Entries with parts and joints
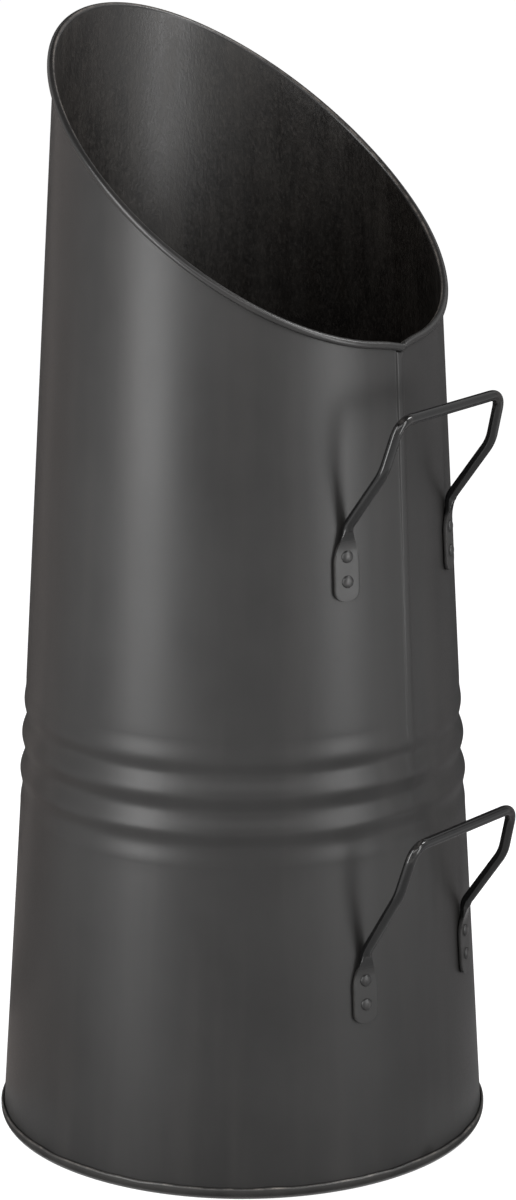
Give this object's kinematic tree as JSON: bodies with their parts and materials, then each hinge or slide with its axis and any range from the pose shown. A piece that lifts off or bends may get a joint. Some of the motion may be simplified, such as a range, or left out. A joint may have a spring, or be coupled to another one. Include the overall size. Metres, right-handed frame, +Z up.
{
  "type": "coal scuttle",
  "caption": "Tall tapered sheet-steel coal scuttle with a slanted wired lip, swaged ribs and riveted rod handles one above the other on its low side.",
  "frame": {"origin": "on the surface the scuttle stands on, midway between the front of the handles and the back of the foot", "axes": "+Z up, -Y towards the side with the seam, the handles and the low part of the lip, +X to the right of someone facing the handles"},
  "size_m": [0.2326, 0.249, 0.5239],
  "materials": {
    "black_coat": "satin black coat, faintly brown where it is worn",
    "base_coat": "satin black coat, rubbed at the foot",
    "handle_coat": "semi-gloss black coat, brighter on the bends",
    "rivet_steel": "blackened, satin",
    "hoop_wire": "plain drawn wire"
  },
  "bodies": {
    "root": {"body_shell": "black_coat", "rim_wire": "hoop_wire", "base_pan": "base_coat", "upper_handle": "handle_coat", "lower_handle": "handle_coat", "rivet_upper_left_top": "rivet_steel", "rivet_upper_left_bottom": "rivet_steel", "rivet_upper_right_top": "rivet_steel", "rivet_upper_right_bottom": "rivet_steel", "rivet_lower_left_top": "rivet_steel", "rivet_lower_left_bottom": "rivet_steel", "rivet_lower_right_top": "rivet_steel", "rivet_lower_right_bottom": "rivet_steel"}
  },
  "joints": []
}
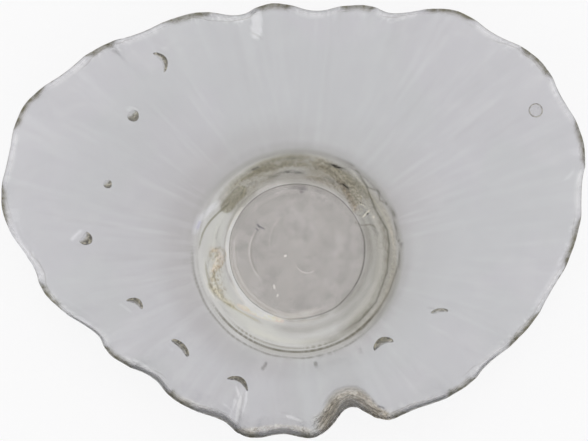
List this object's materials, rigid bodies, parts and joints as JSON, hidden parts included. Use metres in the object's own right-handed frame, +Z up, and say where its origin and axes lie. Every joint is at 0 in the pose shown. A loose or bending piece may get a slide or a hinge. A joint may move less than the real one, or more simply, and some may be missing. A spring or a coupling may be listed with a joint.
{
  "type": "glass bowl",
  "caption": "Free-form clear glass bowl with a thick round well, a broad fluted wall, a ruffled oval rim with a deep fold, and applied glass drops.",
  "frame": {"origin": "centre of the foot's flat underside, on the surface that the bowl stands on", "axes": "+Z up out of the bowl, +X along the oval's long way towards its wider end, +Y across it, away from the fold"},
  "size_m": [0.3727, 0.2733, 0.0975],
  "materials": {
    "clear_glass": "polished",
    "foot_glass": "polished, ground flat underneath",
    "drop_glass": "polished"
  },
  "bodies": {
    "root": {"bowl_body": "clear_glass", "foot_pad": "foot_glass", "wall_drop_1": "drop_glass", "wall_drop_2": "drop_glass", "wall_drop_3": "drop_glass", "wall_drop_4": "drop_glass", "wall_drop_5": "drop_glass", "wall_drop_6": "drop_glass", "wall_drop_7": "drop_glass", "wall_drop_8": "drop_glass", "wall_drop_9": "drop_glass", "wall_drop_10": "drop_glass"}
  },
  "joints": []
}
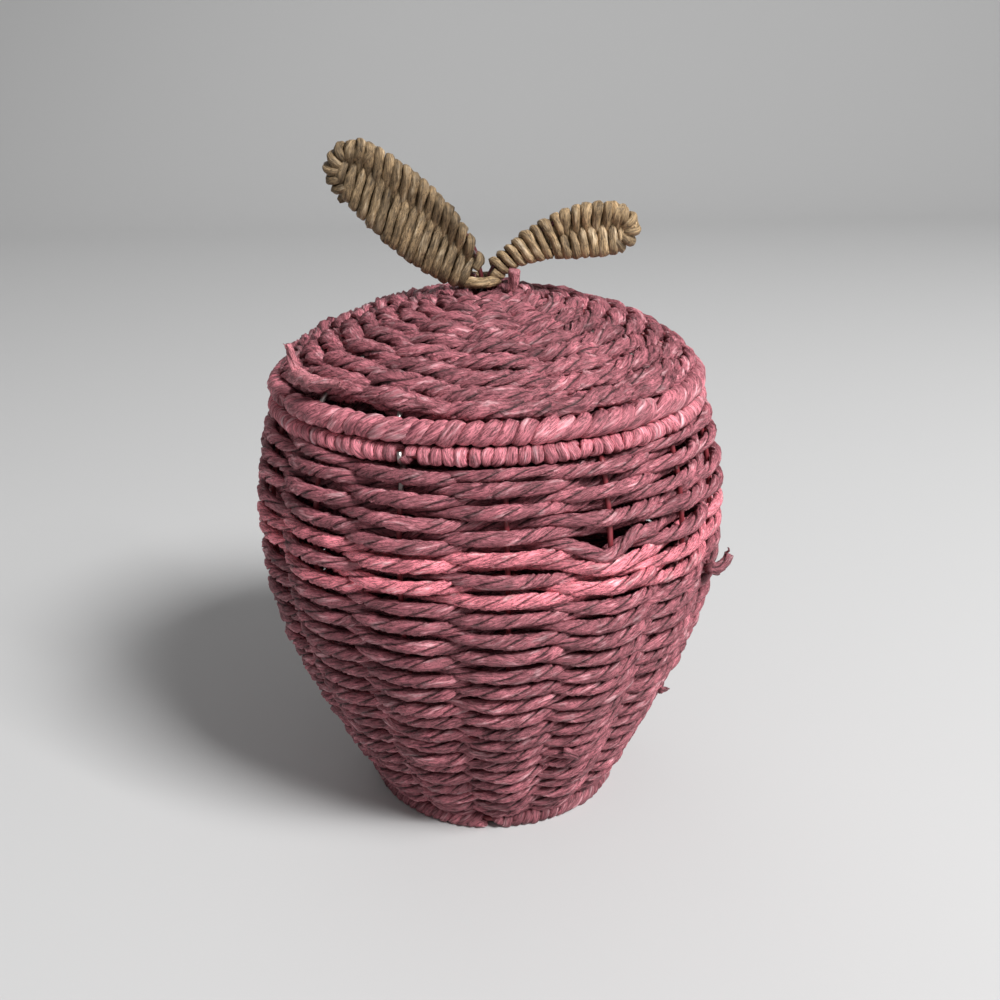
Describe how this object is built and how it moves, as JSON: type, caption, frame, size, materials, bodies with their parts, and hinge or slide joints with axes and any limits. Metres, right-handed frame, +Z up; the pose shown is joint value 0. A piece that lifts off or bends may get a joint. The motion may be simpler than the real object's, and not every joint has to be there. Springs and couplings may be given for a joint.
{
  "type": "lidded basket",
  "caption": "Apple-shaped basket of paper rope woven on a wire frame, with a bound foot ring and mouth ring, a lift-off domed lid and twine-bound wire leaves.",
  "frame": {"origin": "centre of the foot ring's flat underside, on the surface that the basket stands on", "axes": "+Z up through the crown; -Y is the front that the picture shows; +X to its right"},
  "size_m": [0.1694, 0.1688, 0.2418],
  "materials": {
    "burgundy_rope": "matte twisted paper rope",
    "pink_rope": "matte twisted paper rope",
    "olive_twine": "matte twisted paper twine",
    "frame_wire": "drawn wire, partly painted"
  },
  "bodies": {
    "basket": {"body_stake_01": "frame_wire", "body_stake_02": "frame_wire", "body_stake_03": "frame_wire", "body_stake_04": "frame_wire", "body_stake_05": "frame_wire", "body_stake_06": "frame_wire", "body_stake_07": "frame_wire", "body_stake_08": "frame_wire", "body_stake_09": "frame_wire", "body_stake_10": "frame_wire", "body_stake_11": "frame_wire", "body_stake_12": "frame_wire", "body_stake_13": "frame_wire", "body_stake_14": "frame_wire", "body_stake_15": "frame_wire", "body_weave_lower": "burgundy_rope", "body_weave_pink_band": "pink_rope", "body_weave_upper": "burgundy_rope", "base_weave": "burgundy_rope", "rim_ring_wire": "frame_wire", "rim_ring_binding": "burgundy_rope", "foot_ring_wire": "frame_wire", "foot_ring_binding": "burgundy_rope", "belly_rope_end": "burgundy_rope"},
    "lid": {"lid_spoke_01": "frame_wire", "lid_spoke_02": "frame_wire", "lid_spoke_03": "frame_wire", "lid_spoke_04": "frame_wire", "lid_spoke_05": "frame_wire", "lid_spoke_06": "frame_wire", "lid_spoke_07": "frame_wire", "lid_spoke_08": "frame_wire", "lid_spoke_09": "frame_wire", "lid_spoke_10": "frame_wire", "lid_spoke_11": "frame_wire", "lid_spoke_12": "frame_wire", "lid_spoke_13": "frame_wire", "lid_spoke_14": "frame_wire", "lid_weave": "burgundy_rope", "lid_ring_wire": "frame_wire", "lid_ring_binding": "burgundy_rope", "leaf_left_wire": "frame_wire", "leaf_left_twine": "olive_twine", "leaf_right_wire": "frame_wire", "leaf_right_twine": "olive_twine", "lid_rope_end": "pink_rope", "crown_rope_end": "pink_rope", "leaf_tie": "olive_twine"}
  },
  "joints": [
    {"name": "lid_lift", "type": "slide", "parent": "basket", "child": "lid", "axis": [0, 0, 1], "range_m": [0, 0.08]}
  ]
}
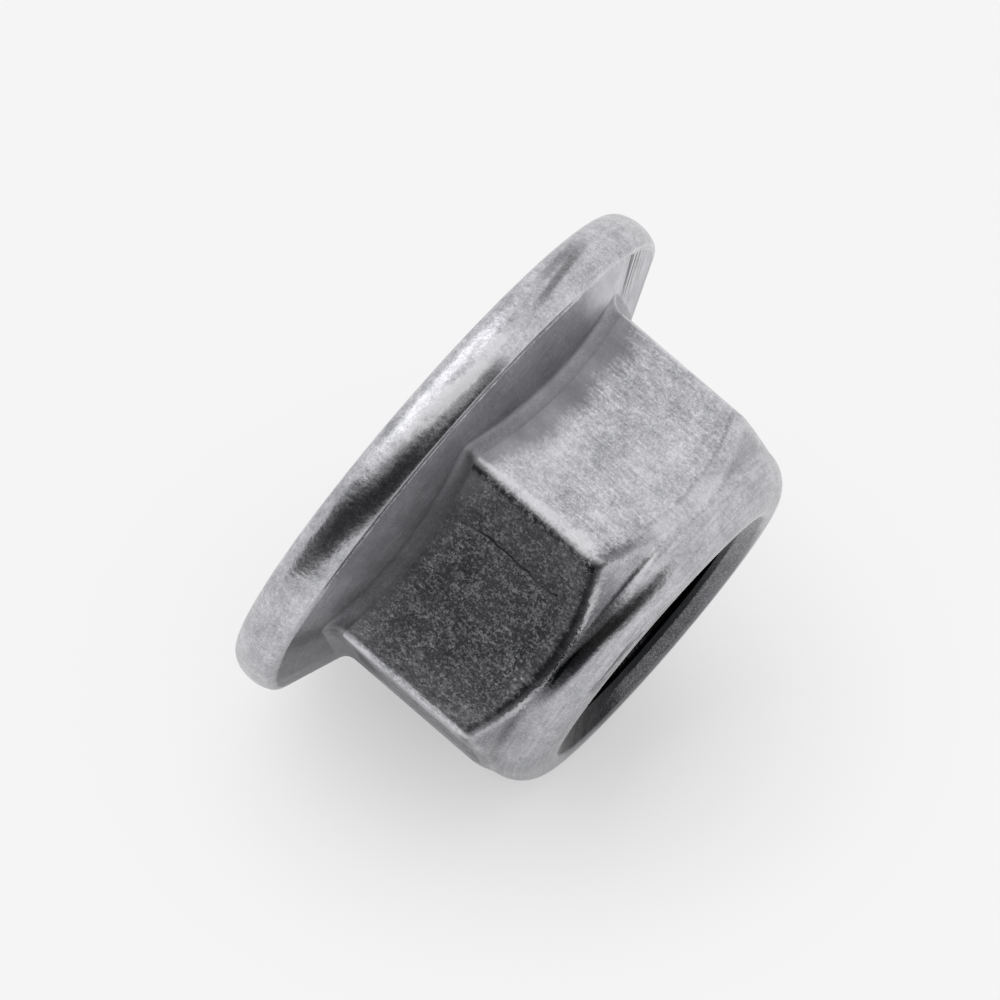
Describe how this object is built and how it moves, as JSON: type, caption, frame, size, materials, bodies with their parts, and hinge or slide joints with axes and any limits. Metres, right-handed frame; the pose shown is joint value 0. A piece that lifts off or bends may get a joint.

WHAT THE TASK REQUIRES: Repeat all entries. Match them exactly.

ANSWER TO THE PROBLEM:
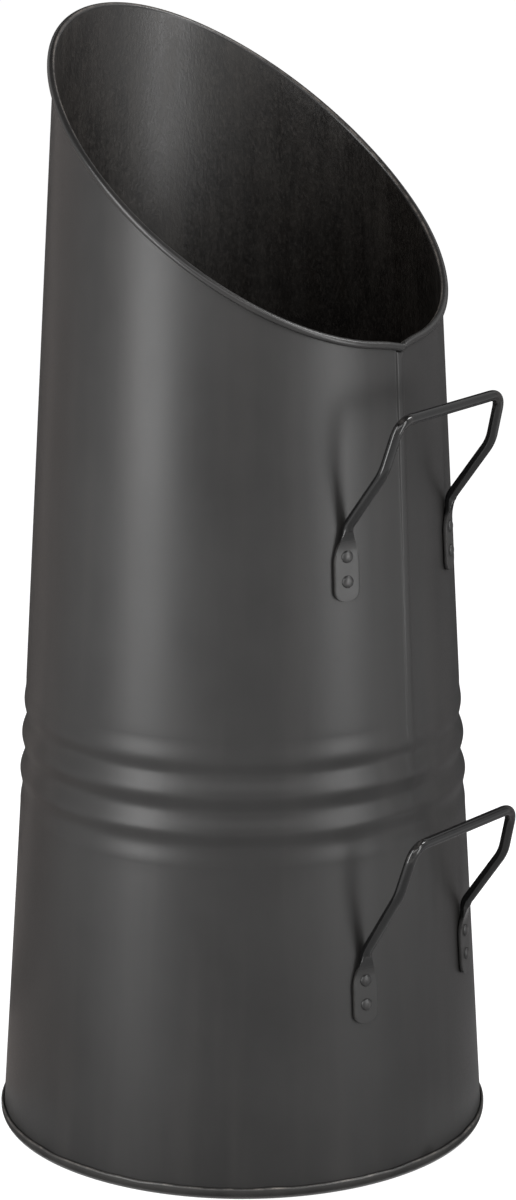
Give this object's kinematic tree as JSON: bodies with their parts and materials, then each hinge or slide with its axis and any range from the pose shown. A piece that lifts off or bends may get a joint. Some of the motion may be simplified, such as a range, or left out. A joint may have a spring, or be coupled to another one. Include the overall size. Metres, right-handed frame, +Z up.
{
  "type": "coal scuttle",
  "caption": "Tall tapered sheet-steel coal scuttle with a slanted wired lip, swaged ribs and riveted rod handles one above the other on its low side.",
  "frame": {"origin": "on the surface the scuttle stands on, midway between the front of the handles and the back of the foot", "axes": "+Z up, -Y towards the side with the seam, the handles and the low part of the lip, +X to the right of someone facing the handles"},
  "size_m": [0.2326, 0.249, 0.5239],
  "materials": {
    "black_coat": "satin black coat, faintly brown where it is worn",
    "base_coat": "satin black coat, rubbed at the foot",
    "handle_coat": "semi-gloss black coat, brighter on the bends",
    "rivet_steel": "blackened, satin",
    "hoop_wire": "plain drawn wire"
  },
  "bodies": {
    "root": {"body_shell": "black_coat", "rim_wire": "hoop_wire", "base_pan": "base_coat", "upper_handle": "handle_coat", "lower_handle": "handle_coat", "rivet_upper_left_top": "rivet_steel", "rivet_upper_left_bottom": "rivet_steel", "rivet_upper_right_top": "rivet_steel", "rivet_upper_right_bottom": "rivet_steel", "rivet_lower_left_top": "rivet_steel", "rivet_lower_left_bottom": "rivet_steel", "rivet_lower_right_top": "rivet_steel", "rivet_lower_right_bottom": "rivet_steel"}
  },
  "joints": []
}
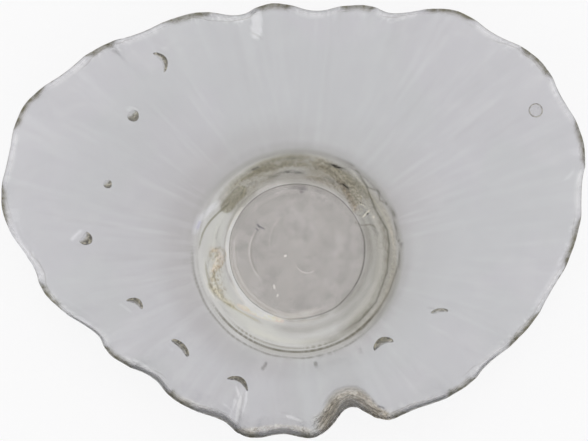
List this object's materials, rigid bodies, parts and joints as JSON, hidden parts included. Use metres in the object's own right-handed frame, +Z up, and say where its origin and axes lie. Every joint is at 0 in the pose shown. A loose or bending piece may get a slide or a hinge. A joint may move less than the real one, or more simply, and some may be missing. A spring or a coupling may be listed with a joint.
{
  "type": "glass bowl",
  "caption": "Free-form clear glass bowl with a thick round well, a broad fluted wall, a ruffled oval rim with a deep fold, and applied glass drops.",
  "frame": {"origin": "centre of the foot's flat underside, on the surface that the bowl stands on", "axes": "+Z up out of the bowl, +X along the oval's long way towards its wider end, +Y across it, away from the fold"},
  "size_m": [0.3727, 0.2733, 0.0975],
  "materials": {
    "clear_glass": "polished",
    "foot_glass": "polished, ground flat underneath",
    "drop_glass": "polished"
  },
  "bodies": {
    "root": {"bowl_body": "clear_glass", "foot_pad": "foot_glass", "wall_drop_1": "drop_glass", "wall_drop_2": "drop_glass", "wall_drop_3": "drop_glass", "wall_drop_4": "drop_glass", "wall_drop_5": "drop_glass", "wall_drop_6": "drop_glass", "wall_drop_7": "drop_glass", "wall_drop_8": "drop_glass", "wall_drop_9": "drop_glass", "wall_drop_10": "drop_glass"}
  },
  "joints": []
}
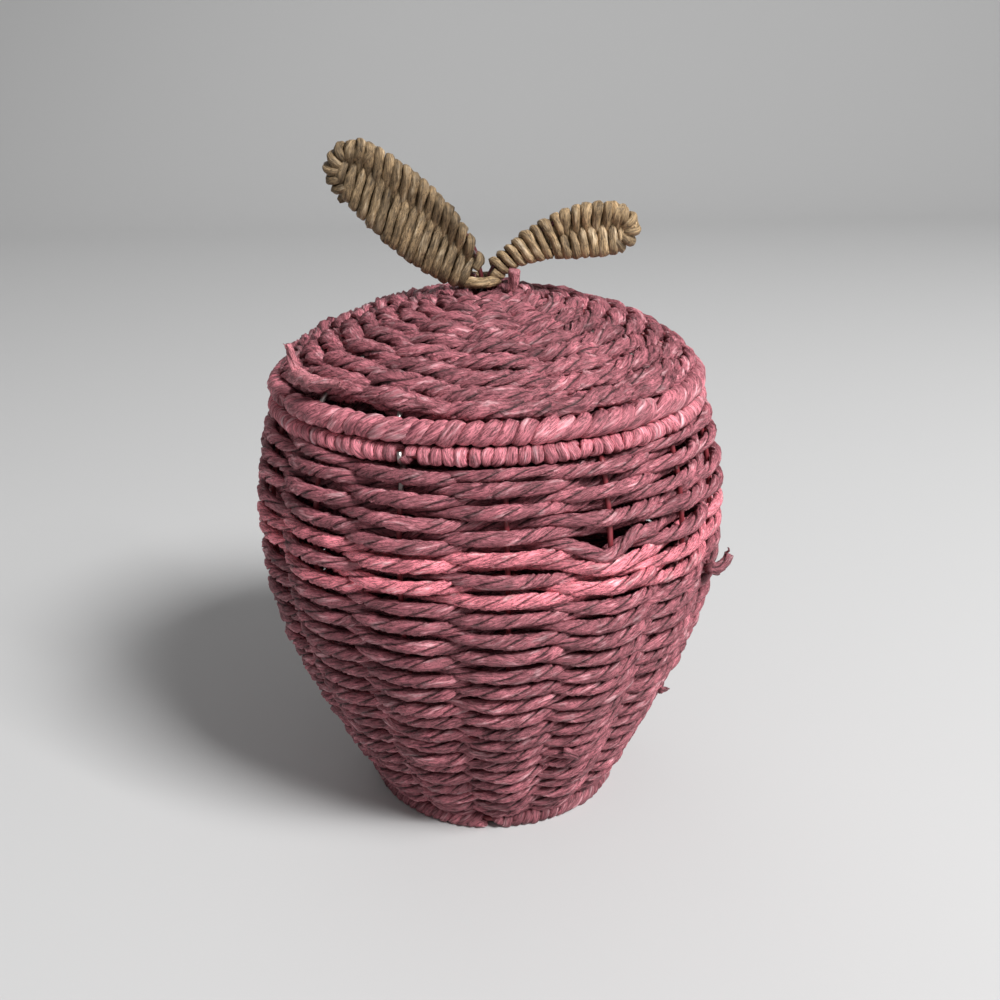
Describe how this object is built and how it moves, as JSON: type, caption, frame, size, materials, bodies with their parts, and hinge or slide joints with axes and any limits. Metres, right-handed frame, +Z up; the pose shown is joint value 0. A piece that lifts off or bends may get a joint. The motion may be simpler than the real object's, and not every joint has to be there. Springs and couplings may be given for a joint.
{
  "type": "lidded basket",
  "caption": "Apple-shaped basket of paper rope woven on a wire frame, with a bound foot ring and mouth ring, a lift-off domed lid and twine-bound wire leaves.",
  "frame": {"origin": "centre of the foot ring's flat underside, on the surface that the basket stands on", "axes": "+Z up through the crown; -Y is the front that the picture shows; +X to its right"},
  "size_m": [0.1694, 0.1688, 0.2418],
  "materials": {
    "burgundy_rope": "matte twisted paper rope",
    "pink_rope": "matte twisted paper rope",
    "olive_twine": "matte twisted paper twine",
    "frame_wire": "drawn wire, partly painted"
  },
  "bodies": {
    "basket": {"body_stake_01": "frame_wire", "body_stake_02": "frame_wire", "body_stake_03": "frame_wire", "body_stake_04": "frame_wire", "body_stake_05": "frame_wire", "body_stake_06": "frame_wire", "body_stake_07": "frame_wire", "body_stake_08": "frame_wire", "body_stake_09": "frame_wire", "body_stake_10": "frame_wire", "body_stake_11": "frame_wire", "body_stake_12": "frame_wire", "body_stake_13": "frame_wire", "body_stake_14": "frame_wire", "body_stake_15": "frame_wire", "body_weave_lower": "burgundy_rope", "body_weave_pink_band": "pink_rope", "body_weave_upper": "burgundy_rope", "base_weave": "burgundy_rope", "rim_ring_wire": "frame_wire", "rim_ring_binding": "burgundy_rope", "foot_ring_wire": "frame_wire", "foot_ring_binding": "burgundy_rope", "belly_rope_end": "burgundy_rope"},
    "lid": {"lid_spoke_01": "frame_wire", "lid_spoke_02": "frame_wire", "lid_spoke_03": "frame_wire", "lid_spoke_04": "frame_wire", "lid_spoke_05": "frame_wire", "lid_spoke_06": "frame_wire", "lid_spoke_07": "frame_wire", "lid_spoke_08": "frame_wire", "lid_spoke_09": "frame_wire", "lid_spoke_10": "frame_wire", "lid_spoke_11": "frame_wire", "lid_spoke_12": "frame_wire", "lid_spoke_13": "frame_wire", "lid_spoke_14": "frame_wire", "lid_weave": "burgundy_rope", "lid_ring_wire": "frame_wire", "lid_ring_binding": "burgundy_rope", "leaf_left_wire": "frame_wire", "leaf_left_twine": "olive_twine", "leaf_right_wire": "frame_wire", "leaf_right_twine": "olive_twine", "lid_rope_end": "pink_rope", "crown_rope_end": "pink_rope", "leaf_tie": "olive_twine"}
  },
  "joints": [
    {"name": "lid_lift", "type": "slide", "parent": "basket", "child": "lid", "axis": [0, 0, 1], "range_m": [0, 0.08]}
  ]
}
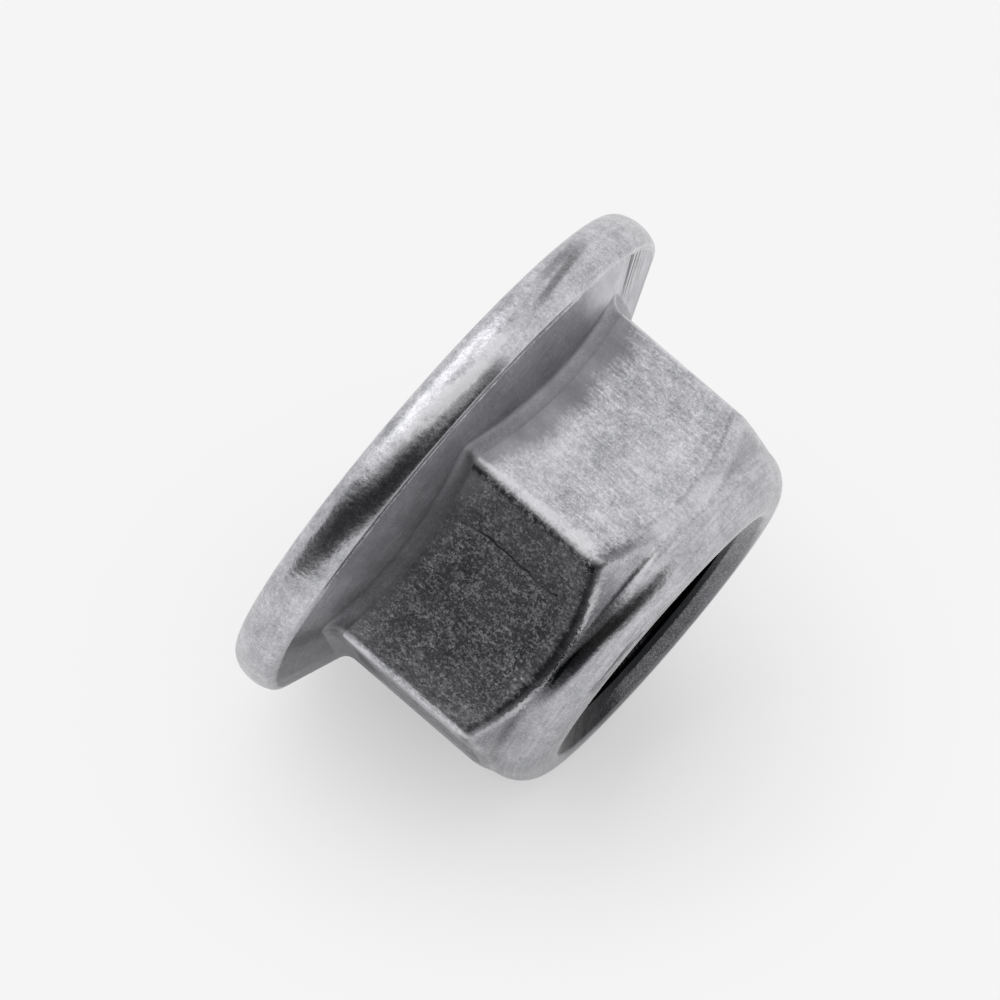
Describe how this object is built and how it moves, as JSON: type, caption, frame, size, materials, bodies with their parts, and hinge or slide joints with axes and any limits. Metres, right-handed frame; the pose shown is joint value 0. A piece that lifts off or bends may get a joint.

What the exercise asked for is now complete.